One of the hazards of growing older is that when you read momentous announcements of things to come – you know you won’t be there to see them. Just as I won’t be around to see my grandchildren go to university, I will be long gone when the City of Toronto does something about the development of the 800 hectares of land in the central waterfront – land that could create public and commercial space, and add to the downtown critical mass of residential housing. Think of it – another ten or fifteen or twenty thousand people living downtown and leaving their cars parked.
The prediction is that the billions required to get going on this will mean that we won’t see it all for another twenty-five years, when I will be 105!
What really bothers me is not just the inability to get things done ( for those of us who remember the endless haggling of the railway lands, it’s déjà vu all over again,.) it is the monumental failure of people to conceive, to think, to act, on a massive issue.
Alas for me. There was a time when I could say all this and cultivate ideas in a few hundred thousand listeners. Now I shout words down a deep well echoing only the sadness I feel at being powerless.
Mark Kolke (of Mark Musings) has asked me for more material like my reminiscences about Kingsley Amis. He is not alone. Old friends (and fans) continue to tell me I have to create a memoir based on all the people I have met through the years.
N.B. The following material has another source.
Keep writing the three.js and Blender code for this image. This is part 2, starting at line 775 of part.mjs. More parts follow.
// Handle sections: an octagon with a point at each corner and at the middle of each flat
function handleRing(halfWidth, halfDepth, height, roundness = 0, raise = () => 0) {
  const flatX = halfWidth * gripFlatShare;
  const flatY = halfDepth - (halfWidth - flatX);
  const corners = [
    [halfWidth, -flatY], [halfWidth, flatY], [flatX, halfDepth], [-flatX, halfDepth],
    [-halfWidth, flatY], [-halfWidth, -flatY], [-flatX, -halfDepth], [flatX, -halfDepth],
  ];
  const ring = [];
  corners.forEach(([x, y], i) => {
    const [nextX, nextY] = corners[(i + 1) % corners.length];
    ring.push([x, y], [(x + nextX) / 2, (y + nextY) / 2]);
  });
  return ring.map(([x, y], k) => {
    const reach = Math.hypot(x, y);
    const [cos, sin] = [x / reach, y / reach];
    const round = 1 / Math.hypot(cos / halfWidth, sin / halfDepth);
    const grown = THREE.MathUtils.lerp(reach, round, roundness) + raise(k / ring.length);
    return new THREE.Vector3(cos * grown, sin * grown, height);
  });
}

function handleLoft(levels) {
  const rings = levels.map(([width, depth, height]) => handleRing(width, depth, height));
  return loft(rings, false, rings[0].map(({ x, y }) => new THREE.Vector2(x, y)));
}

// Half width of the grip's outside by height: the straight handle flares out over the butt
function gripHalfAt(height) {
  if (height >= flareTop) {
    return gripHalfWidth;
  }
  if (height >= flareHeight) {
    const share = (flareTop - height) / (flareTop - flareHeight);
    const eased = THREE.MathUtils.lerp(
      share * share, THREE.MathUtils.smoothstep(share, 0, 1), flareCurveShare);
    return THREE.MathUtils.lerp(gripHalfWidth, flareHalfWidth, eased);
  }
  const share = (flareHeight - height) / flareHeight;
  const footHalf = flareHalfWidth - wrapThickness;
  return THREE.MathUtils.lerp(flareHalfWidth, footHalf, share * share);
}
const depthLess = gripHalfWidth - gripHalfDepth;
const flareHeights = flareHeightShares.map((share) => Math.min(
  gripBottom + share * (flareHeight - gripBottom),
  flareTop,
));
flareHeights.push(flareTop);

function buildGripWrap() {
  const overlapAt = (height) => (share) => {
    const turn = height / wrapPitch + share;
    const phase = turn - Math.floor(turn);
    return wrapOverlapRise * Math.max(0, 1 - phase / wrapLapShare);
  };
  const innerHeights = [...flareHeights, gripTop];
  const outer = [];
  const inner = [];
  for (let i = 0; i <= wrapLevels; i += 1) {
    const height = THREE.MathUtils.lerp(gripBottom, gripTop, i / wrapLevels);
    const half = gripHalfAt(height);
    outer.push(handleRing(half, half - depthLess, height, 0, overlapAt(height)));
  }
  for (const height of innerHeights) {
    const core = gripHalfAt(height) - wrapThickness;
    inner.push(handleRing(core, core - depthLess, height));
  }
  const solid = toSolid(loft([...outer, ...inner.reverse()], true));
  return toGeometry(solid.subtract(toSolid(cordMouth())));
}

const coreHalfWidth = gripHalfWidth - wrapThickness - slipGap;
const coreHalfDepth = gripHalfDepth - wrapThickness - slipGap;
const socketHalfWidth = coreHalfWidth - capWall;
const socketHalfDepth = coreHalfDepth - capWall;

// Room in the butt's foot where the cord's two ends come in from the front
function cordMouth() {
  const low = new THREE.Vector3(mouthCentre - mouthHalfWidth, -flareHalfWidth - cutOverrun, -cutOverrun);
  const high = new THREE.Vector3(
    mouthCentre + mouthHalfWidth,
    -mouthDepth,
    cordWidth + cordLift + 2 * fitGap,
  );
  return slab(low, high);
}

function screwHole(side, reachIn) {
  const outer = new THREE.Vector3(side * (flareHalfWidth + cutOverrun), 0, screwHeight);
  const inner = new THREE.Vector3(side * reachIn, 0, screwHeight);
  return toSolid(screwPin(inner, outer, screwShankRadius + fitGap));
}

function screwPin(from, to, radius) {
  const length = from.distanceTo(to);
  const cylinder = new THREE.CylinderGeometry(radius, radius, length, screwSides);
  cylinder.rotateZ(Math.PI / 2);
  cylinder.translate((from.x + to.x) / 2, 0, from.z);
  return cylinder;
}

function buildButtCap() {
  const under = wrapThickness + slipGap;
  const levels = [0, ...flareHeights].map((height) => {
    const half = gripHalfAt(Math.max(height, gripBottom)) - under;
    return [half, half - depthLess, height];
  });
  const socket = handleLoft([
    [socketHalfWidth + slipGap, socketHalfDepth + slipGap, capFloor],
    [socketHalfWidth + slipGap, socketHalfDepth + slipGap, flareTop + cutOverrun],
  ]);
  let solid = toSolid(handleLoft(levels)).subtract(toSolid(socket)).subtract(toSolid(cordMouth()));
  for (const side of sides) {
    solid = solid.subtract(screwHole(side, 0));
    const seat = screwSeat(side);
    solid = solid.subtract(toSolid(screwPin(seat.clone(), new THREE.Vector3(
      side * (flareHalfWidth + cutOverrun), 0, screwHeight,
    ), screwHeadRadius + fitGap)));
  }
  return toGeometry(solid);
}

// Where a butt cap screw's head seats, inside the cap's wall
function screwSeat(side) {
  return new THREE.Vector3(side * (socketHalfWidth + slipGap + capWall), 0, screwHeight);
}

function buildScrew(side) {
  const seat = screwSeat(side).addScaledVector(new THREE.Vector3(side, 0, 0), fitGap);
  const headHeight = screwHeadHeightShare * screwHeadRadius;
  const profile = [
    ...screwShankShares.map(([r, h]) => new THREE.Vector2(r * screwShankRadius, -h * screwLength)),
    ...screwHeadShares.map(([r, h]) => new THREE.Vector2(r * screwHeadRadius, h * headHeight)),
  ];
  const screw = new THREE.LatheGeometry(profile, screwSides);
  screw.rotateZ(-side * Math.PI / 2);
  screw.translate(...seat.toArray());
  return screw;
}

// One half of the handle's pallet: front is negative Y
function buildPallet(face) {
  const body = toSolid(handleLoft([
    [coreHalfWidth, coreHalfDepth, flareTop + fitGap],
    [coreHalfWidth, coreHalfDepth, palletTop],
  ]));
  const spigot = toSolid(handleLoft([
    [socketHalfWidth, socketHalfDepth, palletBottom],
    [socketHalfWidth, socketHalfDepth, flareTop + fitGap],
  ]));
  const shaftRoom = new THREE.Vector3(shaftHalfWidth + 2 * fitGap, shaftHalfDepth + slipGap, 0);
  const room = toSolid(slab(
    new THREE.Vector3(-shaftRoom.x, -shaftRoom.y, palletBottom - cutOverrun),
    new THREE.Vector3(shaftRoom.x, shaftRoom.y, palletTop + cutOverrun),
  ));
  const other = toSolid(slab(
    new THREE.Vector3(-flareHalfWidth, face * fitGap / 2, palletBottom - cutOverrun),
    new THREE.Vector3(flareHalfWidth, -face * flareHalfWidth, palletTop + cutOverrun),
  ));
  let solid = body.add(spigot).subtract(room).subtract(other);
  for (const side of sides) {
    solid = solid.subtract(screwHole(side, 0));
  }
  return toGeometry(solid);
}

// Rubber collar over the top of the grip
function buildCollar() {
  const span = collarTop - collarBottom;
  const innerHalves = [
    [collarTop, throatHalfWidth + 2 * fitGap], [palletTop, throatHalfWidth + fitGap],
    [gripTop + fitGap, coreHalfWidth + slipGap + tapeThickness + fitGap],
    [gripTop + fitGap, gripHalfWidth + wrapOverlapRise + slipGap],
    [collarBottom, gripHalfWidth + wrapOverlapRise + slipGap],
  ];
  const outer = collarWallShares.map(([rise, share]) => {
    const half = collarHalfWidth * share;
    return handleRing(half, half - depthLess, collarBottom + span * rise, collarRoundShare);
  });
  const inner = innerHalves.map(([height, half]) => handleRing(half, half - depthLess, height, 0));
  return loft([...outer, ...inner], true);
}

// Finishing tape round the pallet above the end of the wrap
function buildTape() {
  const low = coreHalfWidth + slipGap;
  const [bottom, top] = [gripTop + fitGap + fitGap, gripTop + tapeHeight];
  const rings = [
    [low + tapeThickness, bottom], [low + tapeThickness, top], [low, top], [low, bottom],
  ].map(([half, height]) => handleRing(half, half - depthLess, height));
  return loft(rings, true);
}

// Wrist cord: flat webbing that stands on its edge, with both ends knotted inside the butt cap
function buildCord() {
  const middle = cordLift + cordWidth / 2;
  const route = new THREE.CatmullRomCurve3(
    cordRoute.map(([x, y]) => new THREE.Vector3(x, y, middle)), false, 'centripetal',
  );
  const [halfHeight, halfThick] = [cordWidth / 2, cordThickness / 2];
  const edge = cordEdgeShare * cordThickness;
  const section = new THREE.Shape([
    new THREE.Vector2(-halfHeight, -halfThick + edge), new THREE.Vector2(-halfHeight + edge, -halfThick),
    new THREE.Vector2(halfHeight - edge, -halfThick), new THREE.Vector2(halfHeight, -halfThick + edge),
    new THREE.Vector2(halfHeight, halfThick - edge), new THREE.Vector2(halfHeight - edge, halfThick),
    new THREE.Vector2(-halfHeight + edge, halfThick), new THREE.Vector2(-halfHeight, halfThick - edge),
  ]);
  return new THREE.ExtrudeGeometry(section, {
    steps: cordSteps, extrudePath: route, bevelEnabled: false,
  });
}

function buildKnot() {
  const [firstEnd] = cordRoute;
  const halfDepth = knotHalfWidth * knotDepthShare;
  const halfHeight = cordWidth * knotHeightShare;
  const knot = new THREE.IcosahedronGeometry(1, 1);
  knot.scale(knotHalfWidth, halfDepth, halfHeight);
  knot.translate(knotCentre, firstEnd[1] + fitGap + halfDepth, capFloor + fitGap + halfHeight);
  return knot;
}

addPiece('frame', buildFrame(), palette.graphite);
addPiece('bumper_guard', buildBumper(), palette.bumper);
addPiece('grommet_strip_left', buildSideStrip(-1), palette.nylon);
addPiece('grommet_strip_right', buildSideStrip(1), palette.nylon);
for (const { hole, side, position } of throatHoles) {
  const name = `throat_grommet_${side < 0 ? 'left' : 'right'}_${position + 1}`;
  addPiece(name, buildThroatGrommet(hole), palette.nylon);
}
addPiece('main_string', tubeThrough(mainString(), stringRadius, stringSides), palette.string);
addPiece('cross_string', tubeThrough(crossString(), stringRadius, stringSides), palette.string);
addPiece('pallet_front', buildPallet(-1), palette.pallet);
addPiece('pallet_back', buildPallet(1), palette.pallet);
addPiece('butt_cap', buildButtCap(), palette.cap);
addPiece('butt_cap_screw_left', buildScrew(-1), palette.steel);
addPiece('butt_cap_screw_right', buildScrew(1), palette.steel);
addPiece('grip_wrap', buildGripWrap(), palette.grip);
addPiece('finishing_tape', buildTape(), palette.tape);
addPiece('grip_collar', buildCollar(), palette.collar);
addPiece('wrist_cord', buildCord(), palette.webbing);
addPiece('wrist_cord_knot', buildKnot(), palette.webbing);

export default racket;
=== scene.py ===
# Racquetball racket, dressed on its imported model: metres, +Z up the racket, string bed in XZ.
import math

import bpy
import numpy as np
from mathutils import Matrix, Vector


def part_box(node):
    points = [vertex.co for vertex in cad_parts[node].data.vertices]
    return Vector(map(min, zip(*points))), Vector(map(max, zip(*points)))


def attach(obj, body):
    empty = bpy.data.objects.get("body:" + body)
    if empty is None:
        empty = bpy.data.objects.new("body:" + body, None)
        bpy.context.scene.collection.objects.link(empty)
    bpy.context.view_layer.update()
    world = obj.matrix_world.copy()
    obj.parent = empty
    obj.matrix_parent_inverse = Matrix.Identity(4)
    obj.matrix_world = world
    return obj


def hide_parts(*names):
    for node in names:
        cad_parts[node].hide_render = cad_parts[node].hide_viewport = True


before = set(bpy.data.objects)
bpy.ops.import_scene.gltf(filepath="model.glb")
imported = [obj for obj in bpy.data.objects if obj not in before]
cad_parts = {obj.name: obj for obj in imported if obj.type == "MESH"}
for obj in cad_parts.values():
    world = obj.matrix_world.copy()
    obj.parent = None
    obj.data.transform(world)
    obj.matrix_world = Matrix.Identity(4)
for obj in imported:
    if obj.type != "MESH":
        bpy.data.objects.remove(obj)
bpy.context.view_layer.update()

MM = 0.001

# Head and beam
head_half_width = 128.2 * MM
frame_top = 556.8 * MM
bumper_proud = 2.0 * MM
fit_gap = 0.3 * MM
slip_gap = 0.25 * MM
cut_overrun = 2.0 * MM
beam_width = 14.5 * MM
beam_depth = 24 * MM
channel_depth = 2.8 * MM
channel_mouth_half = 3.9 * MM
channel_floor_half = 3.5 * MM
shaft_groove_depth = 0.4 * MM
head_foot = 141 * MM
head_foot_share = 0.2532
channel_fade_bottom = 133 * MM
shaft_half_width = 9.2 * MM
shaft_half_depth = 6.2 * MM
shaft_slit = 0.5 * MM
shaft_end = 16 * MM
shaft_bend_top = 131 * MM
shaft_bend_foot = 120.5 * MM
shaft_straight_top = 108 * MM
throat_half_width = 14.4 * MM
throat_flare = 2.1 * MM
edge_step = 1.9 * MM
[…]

The problem becomes insoluble. On the one hand I want to more forward (or as the blog says – Look Ahead) and stimulate new ideas and perhaps some change. No way. What they all seem to want is memories. I have them and I treasure them.
But who wants to be “remembered,” when you really want to be a force for change?
It is up to all of us closing in on our final years to stay relevant and active and persuasive. Funny, the Chinese (and look at what they achieve) hold the elderly in high esteem and look for their advice in decision-making..
Is it Confucianism? Is it reality?
I want to be here for the good stuff. I want to help make it happen.